(Records from a dataset)
● ● ● ● ● ● ●

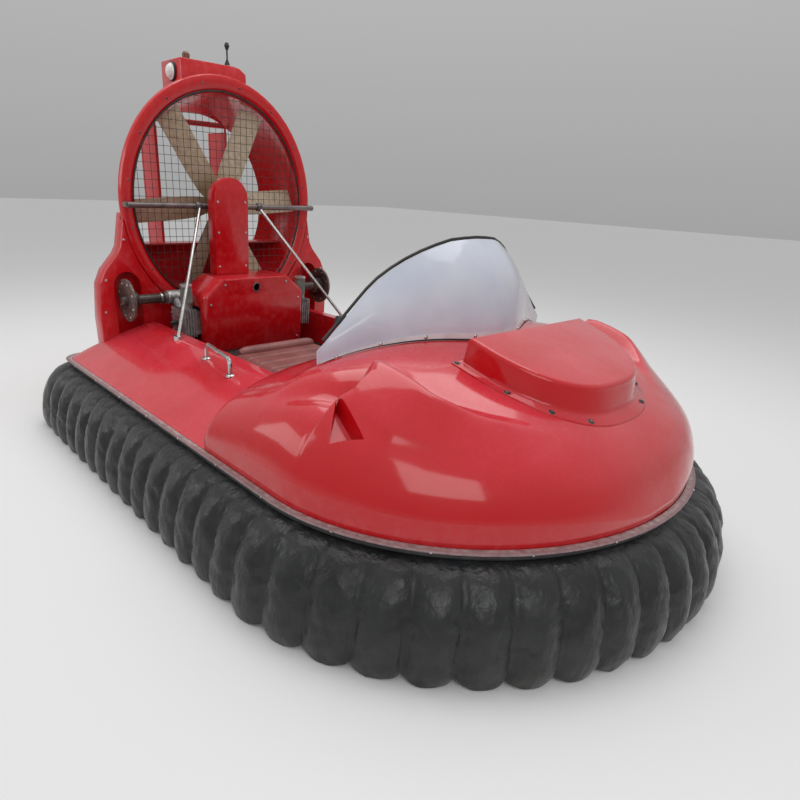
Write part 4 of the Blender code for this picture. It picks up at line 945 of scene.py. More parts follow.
front = [HULL_LENGTH - DECK_INSET - 0.002 - 0.10 * (1 - math.sin(math.pi / 2 * i / 12)) for i in range(13)]
stations = ([COWL_AFT + RIM_ROUND * (1 - math.cos(math.pi / 2 * i / 7)) for i in range(8)]
            + spaced(1.45, BEAK_AT - 0.0005, 0.018)
            + [BEAK_AT + BEAK_ROUND * (1 - math.cos(math.pi / 2 * (i + 0.3) / 7.3)) for i in range(8)]
            + spaced(1.925, 2.44, 0.018) + front)
cowl = height_body("fore_skin", stations, cowl_places, cowl_height, SEAM_Z, gel_skin, 38)
space = cavity()
mouth = slab("mouth", smooth_opening(), SEAM_Z - 0.05, 0.95)
hatch_hole = slab("hatch_hole", hatch_outline(HATCH_BASE, 0.001), 0.40, 0.95)
hollows = [recess(1), recess(-1)]
cut(cowl, space, mouth, hatch_hole, *hollows)
remove(space, mouth, hatch_hole, well_space, *hollows)
cowl.data.shade_smooth()
cowl.data.set_sharp_from_angle(angle=math.radians(38))
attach(cowl, "hull")
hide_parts("fore_cowl")
print("cowl faces", len(cowl.data.polygons))

# %% [markdown]
# ## Nose hatch
# A raised bonnet bolted to the fore deck: a thin flange, steep walls and a flat top that slants to
# the bow, its corners rolled over. Rings of the same D shape, each a little smaller, build it up.

# %% Nose hatch
HATCH_WALL = (1.990, 0.322, 2.342)
HATCH_CREST = (2.000, 0.312, 2.320)
HATCH_TOP_Z = 0.779
HATCH_SLANT = 0.30
HATCH_FLANGE = 0.004
HATCH_ROLL = 0.013
HATCH_MIDDLE = 2.13
HATCH_CAMBER = 0.004
SHOULDER = 0.006


def hatch_top(station):
    """The bonnet's top slants down toward the bow."""
    return HATCH_TOP_Z - (station - HATCH_CREST[0]) * HATCH_SLANT


def hatch_rings():
    """Rings from under the flange, up the wall and over the shoulder to the middle of the top."""
    rings = [[at(x, y, cowl_height(x, y) - 0.03) for x, y in hatch_outline(HATCH_BASE)]]
    for grow, lift in ((0.0, HATCH_FLANGE - 0.0015), (-0.0015, HATCH_FLANGE)):
        rings.append([at(x, y, cowl_height(x, y) + lift) for x, y in hatch_outline(HATCH_BASE, grow)])
    foot = hatch_outline(HATCH_WALL, SHOULDER)
    rings.append([at(x, y, cowl_height(x, y) + HATCH_FLANGE + 0.001) for x, y in foot])
    low = [at(x, y, cowl_height(x, y) + HATCH_FLANGE + 0.006) for x, y in hatch_outline(HATCH_WALL)]
    high = [at(x, y, hatch_top(x) - HATCH_ROLL) for x, y in hatch_outline(HATCH_CREST, SHOULDER)]
    for i in range(9):
        rings.append([one.lerp(two, i / 8) for one, two in zip(low, high)])
    for i in range(1, 9):
        turn = math.pi / 2 * i / 8
        grow = SHOULDER - HATCH_ROLL * (1 - math.cos(turn))
        drop = HATCH_ROLL * (1 - math.sin(turn))
        rings.append([at(x, y, hatch_top(x) - drop) for x, y in hatch_outline(HATCH_CREST, grow)])
    for share in (0.75, 0.5, 0.25, 0.08):
        ring = []
        for x, y in hatch_outline(HATCH_CREST, SHOULDER - HATCH_ROLL):
            station, aside = HATCH_MIDDLE + (x - HATCH_MIDDLE) * share, y * share
            ring.append(at(station, aside, hatch_top(station) + HATCH_CAMBER * (1 - share ** 2)))
        rings.append(ring)
    return rings


def loft(name, rings, look):
    """A closed body through rings of equal length."""
    shape = bmesh.new()
    rows = [[shape.verts.new(p) for p in ring] for ring in rings]
    for one, two in zip(rows, rows[1:]):
        for i in range(len(one)):
            j = (i + 1) % len(one)
            shape.faces.new((one[i], one[j], two[j], two[i]))
    shape.faces.new(rows[0])
    shape.faces.new(rows[-1])
    return add_piece(name, shape, look, smooth=40)


bonnet = loft("nose_bonnet", hatch_rings(), gel_skin)
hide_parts("nose_hatch")
print("bonnet faces", len(bonnet.data.polygons))

# %% [markdown]
# ## Finger skirt
# Under the rail hang sixty-odd fingers of black coated cloth, filled by the lift air. Each bulges
# between its seams, is gathered under the rail and ends in a scallop. The cloth is longer than the
# space it has, so it puckers. A formula gives the fingers, and a cloth simulation adds the puckers.

# %% Seams and profile of the skirt
SKIRT_PROFILE = [(0.002, 0.312), (0.062, 0.284), (0.112, 0.215), (0.138, 0.130), (0.148, 0.055),
                 (0.140, 0.004)]
FINGER_DEPTH = 0.026
FINGERS = {"bow": 11, "side": 15, "stern": 13}
COLUMNS = 14
ROWS = 30
HEM_Z = 0.004
stern_end = LENGTHS[1] + STERN_CORNER * math.pi / 6
side_end = LENGTHS[CORNER_STEPS + 2]


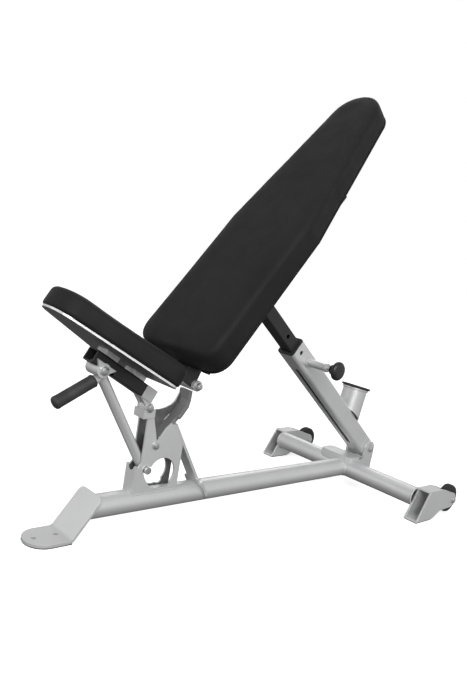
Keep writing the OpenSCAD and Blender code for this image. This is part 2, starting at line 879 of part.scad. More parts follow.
module seat_cushion() {
    color("black") in_seat() translate([0, 0, seat_under + seat_plate_t])
        linear_extrude(seat_pad_t) seat_plan();
}

module seat_plate() {
    color("lightgray") in_seat() translate([0, 0, seat_under])
        linear_extrude(seat_plate_t) seat_plan(8);
}

seat_beam_w = 40;
seat_beam_h = 32;
seat_beam_x0 = 42;

module seat_beam() {
    low = beam_top - seat_beam_h;
    color("black") in_seat() difference() {
        translate([0, 0, beam_top - seat_beam_h / 2])
            box_tube(seat_beam_x0, prop_arm + 36, seat_beam_w, seat_beam_h, 3, 4);
        across(prop_at, prop_sleeve_d + 4, 100);
        translate([prop_arm - 34, -50, low - 5]) cube([34, 100, 12]);
    }
}

module seat_end_block() {
    color("silver") in_seat() translate([seat_beam_x0 - 36, -seat_beam_w / 2, beam_top - seat_beam_h])
        cube([36, seat_beam_w, seat_beam_h]);
}

module seat_spacers() {
    color("gray") in_seat() for (x = [seat_beam_x0 + 16, prop_arm - 24])
        translate([x, -seat_beam_w / 2, beam_top]) cube([40, seat_beam_w, seat_under - beam_top]);
}

seat_ear_y = knuckle_w / 2 + 0.5;
beam_top = seat_under - 12;

// The hinge's two ears, either side of the collar's knuckle
module seat_hinge_sleeve() {
    color("lightgray") in_seat() for (s = [-1, 1]) side_plate(s * (seat_ear_y + 3), 6) difference() {
        union() {
            circle(d = seat_sleeve_d, $fn = round_fn);
            polygon([[-12, 0], [2, beam_top - seat_beam_h], [40, beam_top - seat_beam_h], [12, -2]]);
        }
        circle(d = bolt_d + 2 * run_fit, $fn = round_fn);
    }
}

module seat_pivot_bolt() {
    color("gray") {
        across(seat_pivot, bolt_d, 2 * (seat_ear_y + 7));
        for (s = [-1, 1]) hex_across(seat_pivot, 17, 7, s * (seat_ear_y + 6 + fit + 3.5));
    }
}

clevis_in = 20.2;

module seat_clevis() {
    drop = beam_top - seat_beam_h - prop_at.y;
    color("black") in_seat() for (s = [-1, 1]) side_plate(s * (clevis_in + 3), 6) difference() {
        union() {
            translate(prop_at) circle(r = 17, $fn = round_fn);
            polygon([prop_at + [-17, 0], prop_at + [-17, drop], prop_at + [-30, drop + 14],
                prop_at + [30, drop + 14], prop_at + [17, drop], prop_at + [17, 0]]);
            }
        translate(prop_at) circle(d = bolt_d, $fn = round_fn);
    }
}

module seat_clevis_bolt() {
    color("gray") {
        across(prop_pivot, bolt_d, 2 * clevis_in + 12);
        for (s = [-1, 1]) hex_across(prop_pivot, 19, 7, s * (clevis_in + 6 + 3.5));
    }
}

// --- prop and handle: one bell crank ------------------------------------

prop_tube_d = 25;
prop_sleeve_d = 34;
handle_dir = 209;
handle_start = 20;       // from the prop's axis to the grip
handle_root = prop_pivot + 22 * [cos(prop_dir), sin(prop_dir)];

module prop_sleeve() {
    color("silver") across_tube(prop_pivot, prop_sleeve_d, bolt_d + 2 * run_fit, 2 * clevis_in - 1);
}

module prop_tube() {
    color("silver") difference() {
        along(prop_pivot, prop_dir) rotate([0, 90, 0])
            cylinder(d = prop_tube_d, h = prop_len + 6, $fn = round_fn);
        across(prop_pivot, prop_sleeve_d, 200);
        across(notch_up, prop_pin_d, 200);
    }
}

module prop_pin() {
    color("gray") across(notch_up, prop_pin_d, upright_w + 16);
}

// The rod's collar is welded to the prop just under its sleeve
module handle_rod() {
    color("silver") difference() {
        along(handle_root, handle_dir) rotate([0, 90, 0]) {
            cylinder(d = 16, h = handle_start + grip_len - 6, $fn = round_fn);
            cylinder(d = 23, h = handle_start, $fn = round_fn);
        }
        along(prop_pivot, prop_dir) rotate([0, 90, 0])
            cylinder(d = prop_tube_d, h = prop_len, $fn = round_fn);
        across(prop_pivot, prop_sleeve_d, 200);
    }
}

module handle_grip() {
    color("black") difference() {
        along(handle_root, handle_dir) rotate([0, 90, 0]) translate([0, 0, handle_start])
            cylinder(d = grip_d, h = grip_len, $fn = round_fn);
        along(handle_root, handle_dir) rotate([0, 90, 0])
            cylinder(d = 16, h = handle_start + grip_len - 6, $fn = round_fn);
    }
}

// --- drawing -------------------------------------------------------------

spine_tube();
front_foot();
front_foot_pad();
cross_tube();
bracket_left();
bracket_right();
rear_foot_pads();
wheel_axles();
wheel_tyre_left();
wheel_hub_left();
wheel_tyre_right();
wheel_hub_right();
upright_plate_left();
upright_plate_right();
upright_toe_plate();
upright_collar();
upright_brace();
upright_tie_bolt();
horn();
horn_eye();
back_pivot_bolt();
seat_pivot_bolt();
junction_plinth();
strut_ears();
strut_foot_bolt();
back_cushion();
back_board();
back_rails();
back_hinge_sleeve();
back_hinge_bracket();
back_slot_plates();
back_stop_beam();
back_pad_screws();
strut_outer_tube();
strut_foot_bush();
strut_foot_plug();
strut_mouth_bush();
stop_post();
stop_flange();
stop_cap();
pop_housing();
pop_spring();
pop_plunger();
pop_knob();
strut_inner_tube();
strut_inner_plug();
strut_top_pin();
seat_cushion();
seat_plate();
seat_beam();
seat_spacers();
seat_end_block();
seat_hinge_sleeve();
seat_clevis();
seat_clevis_bolt();
prop_sleeve();
prop_tube();
prop_pin();
handle_rod();
handle_grip();
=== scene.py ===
# Adjustable weight bench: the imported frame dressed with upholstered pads,
# turned and bolted hardware, weld beads and painted, plated and moulded finishes.
from math import cos, pi, radians, sin, sqrt

import bmesh
import bpy
from mathutils import Matrix, Vector, noise


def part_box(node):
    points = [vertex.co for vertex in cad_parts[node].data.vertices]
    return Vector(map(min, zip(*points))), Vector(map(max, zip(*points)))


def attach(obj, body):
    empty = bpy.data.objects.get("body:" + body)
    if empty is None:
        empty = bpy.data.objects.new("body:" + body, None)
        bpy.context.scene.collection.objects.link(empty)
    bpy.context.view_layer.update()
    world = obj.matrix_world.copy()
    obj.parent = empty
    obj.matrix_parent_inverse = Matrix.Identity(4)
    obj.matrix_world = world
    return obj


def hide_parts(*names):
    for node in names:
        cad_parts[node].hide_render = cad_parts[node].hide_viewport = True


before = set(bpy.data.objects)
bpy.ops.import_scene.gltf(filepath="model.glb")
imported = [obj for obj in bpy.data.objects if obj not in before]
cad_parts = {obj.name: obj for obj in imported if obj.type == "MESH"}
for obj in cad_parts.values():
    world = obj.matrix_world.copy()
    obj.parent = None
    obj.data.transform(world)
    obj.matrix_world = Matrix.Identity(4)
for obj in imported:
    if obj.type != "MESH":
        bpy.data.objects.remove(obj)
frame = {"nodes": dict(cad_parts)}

scene = bpy.context.scene
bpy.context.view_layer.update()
nodes = frame["nodes"]

# ---------------------------------------------------------------- stations

BACK_HINGE = Vector((-0.2562, 0, 0.362))
BACK_TILT = 52.7
SEAT_HINGE = Vector((-0.3777, 0, 0.3047))
SEAT_TILT = 29.0
HANDLE_DIR = 209.0
STOP_TILT = 10.618       # the strut's swing from full incline to level
FRAME_TUBE_R = 0.029
FRAME_TUBE_Z = 0.063
CROSS_X = 0.4808
BOARD_TOP = 0.0515       # back pad, square to the backrest
BACK_PAD_TOP = 0.1190
SEAT_PLATE_TOP = 0.060   # seat pad, square to the seat
SEAT_PAD_TOP = 0.1085
AXLE = Vector((0.6318, 0.3025, 0.049))
WEB_SLOPE = radians(53.35)


def middle(node):
    """The centre of a frame node's box."""
    low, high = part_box(node)
    return (Vector(low) + Vector(high)) / 2


def frame_at(origin, x_axis, z_axis):
    """A matrix whose x and z axes point as given, with its origin in place."""
    x, z = Vector(x_axis).normalized(), Vector(z_axis).normalized()
    y = z.cross(x)
    turn = Matrix((x, y, z)).transposed().to_4x4()
    return Matrix.Translation(origin) @ turn


def sloped(origin, angle):
    """Local x rises at angle in the side view, and local z is square to it."""
    a = radians(angle)
    return frame_at(origin, (cos(a), 0, sin(a)), (-sin(a), 0, cos(a)))


def pointing(origin, axis):
    """Local z points along axis."""
    turn = Vector((0, 0, 1)).rotation_difference(Vector(axis)).to_matrix().to_4x4()
    return Matrix.Translation(origin) @ turn


IN_BACK = sloped(BACK_HINGE, BACK_TILT)
IN_SEAT = frame_at(SEAT_HINGE, (-cos(radians(SEAT_TILT)), 0, sin(radians(SEAT_TILT))),
                   (sin(radians(SEAT_TILT)), 0, cos(radians(SEAT_TILT))))

# --------------------------------------------------------- camera and light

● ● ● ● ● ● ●

_Task to carry out:_ Gather all lines of the records that include the word "objects".

_Answer for this exercise:_
    empty = bpy.data.objects.get("body:" + body)
        empty = bpy.data.objects.new("body:" + body, None)
        bpy.context.scene.collection.objects.link(empty)
before = set(bpy.data.objects)
imported = [obj for obj in bpy.data.objects if obj not in before]
        bpy.data.objects.remove(obj)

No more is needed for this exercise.